Trying to figure out what makes Barack Obama tick, what influenced his thinking, and where he might take the country in a second term is the purpose of Dinesh D’Souza’s new $2.5 million documentary 2016: Obama’s America, which will premiere in hundreds of theaters on August 10. D’Souza, a bestselling author and the president of King’s College in New York, emigrated from India as a boy, and he says he understands something of how Obama’s exotic upbringing in Hawaii and Indonesia might have shaped his view of America. But D’Souza, a conservative, sees America as a land of tolerance and opportunity. He believes Obama “adopted his [anti-colonialist] father’s position that capitalism and free markets are code words for economic plunder. Obama grew to perceive the rich as an oppressive class, a kind of neocolonial power within America.” That may be stretching things just a bit, but remember, it was the president himself who just told small-business owners they can’t take credit for their own success.
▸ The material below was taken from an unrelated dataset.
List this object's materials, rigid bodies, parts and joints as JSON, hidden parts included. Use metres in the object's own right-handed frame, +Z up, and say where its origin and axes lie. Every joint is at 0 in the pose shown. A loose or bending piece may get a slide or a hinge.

D’Souza travels the world in search of clues to Obama’s thinking, using Dreams from My Father as his Baedeker guide. In a couple of spots his evidence seems forced or incomplete, but much of what he finds is disturbing. An old academic friend of the late Barack Obama Sr. tells D’Souza he believes father and son shared the same anti-colonial, anti-Western outlook.
Interestingly, one of the Kenyans whom D’Souza meets now thinks the British colonialists left too soon. George Obama, one of the president’s cousins, tells D’Souza that if the British had stayed, “they would have developed us. Instead, we were fighting over nothing!”